In this step, the cleaned data file is read. N-grams tokens are extracted from the file and saved along with their frequencies to a new file. For example if the language model has a size of 4, then 4-gram, 3-gram, 2-gram and 1-gram tokens are extracted and saved to separate files along with their frequencies.

For example for the sentence: “today is a great day to go shopping”, the 4-grams are: “today is a great”, “is a great day”, “a great day to”, “great day to go”, “day to go shopping”. The 3-grams are: “today is a”, “is a great”, “a great day”, “great day to”, “day to go”, “to go shopping”. The 2-grams are: “today is”, “is a”, “a great”, “great day”, “day to”, “to go”, “go shopping”. The 1-grams are simply the set of all words.

From the above example, we can see that the higher the n-gram size, the more information or context is provided. Each of the above n-grams are stored along with their respective frequencies, which is simply the number of times, the n-gram occurs in the entire document.

Each n-gram may be regarded as a set of prefix words followed by a next word. The probability of the next word given the prefix words is the transition probability of the word. It is calculated by dividing the number of times the n-gram occurs by the number of times the prefix words occur. Once the transition probabilities have been generated, they can be used to predict words and calculate Perplexity.
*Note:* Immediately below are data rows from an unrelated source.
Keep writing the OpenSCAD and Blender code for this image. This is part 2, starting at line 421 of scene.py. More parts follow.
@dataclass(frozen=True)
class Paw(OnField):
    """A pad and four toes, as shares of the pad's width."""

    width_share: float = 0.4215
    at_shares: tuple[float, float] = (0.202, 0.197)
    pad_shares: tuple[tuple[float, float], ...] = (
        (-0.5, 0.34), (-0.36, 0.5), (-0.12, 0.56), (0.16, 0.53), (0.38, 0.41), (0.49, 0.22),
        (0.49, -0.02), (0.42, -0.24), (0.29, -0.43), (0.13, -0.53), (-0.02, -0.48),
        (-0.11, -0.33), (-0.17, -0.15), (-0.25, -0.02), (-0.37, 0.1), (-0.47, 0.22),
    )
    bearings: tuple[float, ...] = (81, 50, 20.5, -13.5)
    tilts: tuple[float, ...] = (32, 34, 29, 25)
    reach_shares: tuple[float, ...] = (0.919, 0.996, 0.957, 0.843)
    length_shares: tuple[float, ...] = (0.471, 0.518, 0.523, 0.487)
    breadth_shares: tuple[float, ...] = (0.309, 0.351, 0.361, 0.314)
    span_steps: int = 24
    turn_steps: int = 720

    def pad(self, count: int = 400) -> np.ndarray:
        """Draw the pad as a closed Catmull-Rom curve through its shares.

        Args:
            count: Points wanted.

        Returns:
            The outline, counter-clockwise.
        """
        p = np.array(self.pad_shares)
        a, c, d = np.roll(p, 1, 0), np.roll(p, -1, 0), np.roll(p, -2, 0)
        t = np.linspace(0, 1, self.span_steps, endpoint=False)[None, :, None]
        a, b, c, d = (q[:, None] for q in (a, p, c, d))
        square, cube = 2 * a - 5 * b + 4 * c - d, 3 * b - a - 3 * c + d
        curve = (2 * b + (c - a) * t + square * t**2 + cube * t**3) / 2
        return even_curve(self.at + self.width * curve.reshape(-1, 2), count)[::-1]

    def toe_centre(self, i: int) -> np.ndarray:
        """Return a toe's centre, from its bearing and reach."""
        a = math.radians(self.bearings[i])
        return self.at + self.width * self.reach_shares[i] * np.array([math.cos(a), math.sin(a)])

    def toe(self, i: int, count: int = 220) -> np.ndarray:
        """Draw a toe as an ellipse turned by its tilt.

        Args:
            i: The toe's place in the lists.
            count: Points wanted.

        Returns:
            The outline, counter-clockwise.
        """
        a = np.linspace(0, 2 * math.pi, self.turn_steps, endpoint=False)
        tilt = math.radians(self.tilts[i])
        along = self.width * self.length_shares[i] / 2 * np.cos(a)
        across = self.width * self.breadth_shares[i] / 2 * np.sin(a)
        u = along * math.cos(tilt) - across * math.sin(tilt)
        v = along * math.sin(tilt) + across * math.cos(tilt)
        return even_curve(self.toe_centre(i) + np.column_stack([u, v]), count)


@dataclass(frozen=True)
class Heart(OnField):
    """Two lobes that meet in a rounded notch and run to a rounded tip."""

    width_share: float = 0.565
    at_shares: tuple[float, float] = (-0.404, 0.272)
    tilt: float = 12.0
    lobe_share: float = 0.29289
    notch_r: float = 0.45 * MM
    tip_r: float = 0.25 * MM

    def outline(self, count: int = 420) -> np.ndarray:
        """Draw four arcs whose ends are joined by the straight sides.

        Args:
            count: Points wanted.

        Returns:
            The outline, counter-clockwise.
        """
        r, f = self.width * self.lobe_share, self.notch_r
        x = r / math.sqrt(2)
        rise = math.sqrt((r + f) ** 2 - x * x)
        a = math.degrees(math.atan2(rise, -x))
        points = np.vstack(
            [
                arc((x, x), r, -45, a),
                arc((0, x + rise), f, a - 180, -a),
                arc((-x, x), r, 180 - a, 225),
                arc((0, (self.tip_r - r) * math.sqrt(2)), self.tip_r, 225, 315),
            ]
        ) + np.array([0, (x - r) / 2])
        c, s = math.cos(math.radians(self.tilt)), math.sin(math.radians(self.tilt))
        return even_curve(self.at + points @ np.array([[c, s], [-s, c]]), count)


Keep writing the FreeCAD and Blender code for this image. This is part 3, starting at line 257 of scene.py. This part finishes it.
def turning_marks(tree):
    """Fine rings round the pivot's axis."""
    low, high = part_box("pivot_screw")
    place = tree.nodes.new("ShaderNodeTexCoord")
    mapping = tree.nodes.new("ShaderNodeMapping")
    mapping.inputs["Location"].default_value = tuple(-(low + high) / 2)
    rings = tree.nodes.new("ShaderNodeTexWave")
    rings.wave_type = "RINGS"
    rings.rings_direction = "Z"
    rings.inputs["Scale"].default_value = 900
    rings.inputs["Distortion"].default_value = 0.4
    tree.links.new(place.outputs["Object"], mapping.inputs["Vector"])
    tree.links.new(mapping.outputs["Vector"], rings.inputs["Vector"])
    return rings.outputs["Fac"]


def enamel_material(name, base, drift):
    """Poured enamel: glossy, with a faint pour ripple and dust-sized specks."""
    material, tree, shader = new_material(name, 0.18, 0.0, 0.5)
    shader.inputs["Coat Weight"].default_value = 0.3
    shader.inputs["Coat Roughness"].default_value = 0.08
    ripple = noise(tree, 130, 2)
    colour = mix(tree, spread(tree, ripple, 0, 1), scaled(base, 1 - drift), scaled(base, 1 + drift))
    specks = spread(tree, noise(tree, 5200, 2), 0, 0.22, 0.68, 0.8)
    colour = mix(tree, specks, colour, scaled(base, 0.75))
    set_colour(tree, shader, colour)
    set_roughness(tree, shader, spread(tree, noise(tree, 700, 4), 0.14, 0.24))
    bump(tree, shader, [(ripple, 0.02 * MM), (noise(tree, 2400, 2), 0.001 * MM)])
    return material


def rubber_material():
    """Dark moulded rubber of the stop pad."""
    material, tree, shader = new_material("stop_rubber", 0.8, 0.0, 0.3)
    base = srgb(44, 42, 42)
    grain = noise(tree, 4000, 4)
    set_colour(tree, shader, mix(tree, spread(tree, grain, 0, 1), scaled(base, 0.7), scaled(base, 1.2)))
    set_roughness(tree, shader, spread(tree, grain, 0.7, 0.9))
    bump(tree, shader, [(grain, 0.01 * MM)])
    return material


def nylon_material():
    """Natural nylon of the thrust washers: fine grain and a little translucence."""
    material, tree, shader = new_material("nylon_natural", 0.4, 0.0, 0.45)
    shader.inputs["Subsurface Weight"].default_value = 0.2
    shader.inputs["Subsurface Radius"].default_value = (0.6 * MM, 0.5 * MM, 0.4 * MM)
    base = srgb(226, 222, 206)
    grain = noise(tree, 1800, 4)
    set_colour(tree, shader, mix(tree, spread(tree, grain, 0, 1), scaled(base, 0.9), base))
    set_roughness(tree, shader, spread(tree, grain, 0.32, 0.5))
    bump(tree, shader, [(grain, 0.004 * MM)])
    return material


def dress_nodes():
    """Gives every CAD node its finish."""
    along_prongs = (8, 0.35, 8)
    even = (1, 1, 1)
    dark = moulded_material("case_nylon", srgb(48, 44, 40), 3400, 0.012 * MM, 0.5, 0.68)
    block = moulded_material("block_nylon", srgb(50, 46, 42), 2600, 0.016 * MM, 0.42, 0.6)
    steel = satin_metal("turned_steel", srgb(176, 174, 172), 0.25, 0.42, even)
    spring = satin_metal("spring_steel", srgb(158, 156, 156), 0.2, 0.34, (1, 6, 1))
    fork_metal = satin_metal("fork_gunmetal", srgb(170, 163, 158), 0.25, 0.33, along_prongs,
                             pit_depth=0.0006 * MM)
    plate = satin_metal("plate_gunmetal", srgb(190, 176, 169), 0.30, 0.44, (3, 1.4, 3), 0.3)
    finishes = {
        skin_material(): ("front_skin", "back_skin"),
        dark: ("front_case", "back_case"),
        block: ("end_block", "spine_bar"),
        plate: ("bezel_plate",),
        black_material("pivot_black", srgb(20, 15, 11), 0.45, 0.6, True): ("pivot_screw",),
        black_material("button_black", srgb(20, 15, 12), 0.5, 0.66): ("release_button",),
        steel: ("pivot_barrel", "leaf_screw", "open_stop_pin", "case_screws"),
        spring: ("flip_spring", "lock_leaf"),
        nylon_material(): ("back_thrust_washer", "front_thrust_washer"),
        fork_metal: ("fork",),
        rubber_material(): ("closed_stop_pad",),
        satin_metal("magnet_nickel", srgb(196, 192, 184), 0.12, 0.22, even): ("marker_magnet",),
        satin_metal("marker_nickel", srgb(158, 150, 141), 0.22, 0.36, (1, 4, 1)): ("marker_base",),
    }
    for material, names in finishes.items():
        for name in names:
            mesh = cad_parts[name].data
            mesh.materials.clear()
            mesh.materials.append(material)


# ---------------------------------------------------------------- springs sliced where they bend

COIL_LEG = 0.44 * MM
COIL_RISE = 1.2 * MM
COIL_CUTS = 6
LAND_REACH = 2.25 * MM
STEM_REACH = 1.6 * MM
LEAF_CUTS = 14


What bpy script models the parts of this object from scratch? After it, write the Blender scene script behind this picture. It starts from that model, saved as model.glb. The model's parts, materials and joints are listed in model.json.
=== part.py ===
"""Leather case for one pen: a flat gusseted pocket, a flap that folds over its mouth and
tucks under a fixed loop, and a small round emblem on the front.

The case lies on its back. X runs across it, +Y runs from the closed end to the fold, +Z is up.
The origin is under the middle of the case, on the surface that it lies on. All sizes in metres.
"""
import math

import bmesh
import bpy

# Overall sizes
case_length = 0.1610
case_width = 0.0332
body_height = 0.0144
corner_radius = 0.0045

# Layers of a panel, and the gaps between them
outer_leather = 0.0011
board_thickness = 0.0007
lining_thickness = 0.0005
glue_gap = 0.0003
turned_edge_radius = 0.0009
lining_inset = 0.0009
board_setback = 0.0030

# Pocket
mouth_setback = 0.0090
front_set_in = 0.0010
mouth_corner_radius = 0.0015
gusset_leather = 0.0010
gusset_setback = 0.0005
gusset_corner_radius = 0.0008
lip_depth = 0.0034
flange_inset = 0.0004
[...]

R is a programming language that is well suited for performing tasks related to Data Science. A R package is software that performs a specific task. The packages tm and quanteda are frameworks for text processing. They provide functions for generating and analyzing n-gram tokens.

I had developed the wordpredictor package as part of the Data Science Capstone course on Coursera. The package allows generating and evaluating n-gram models. It also allows predicting words. A DEMO application shows how the wordpredictor package can be used to predict words.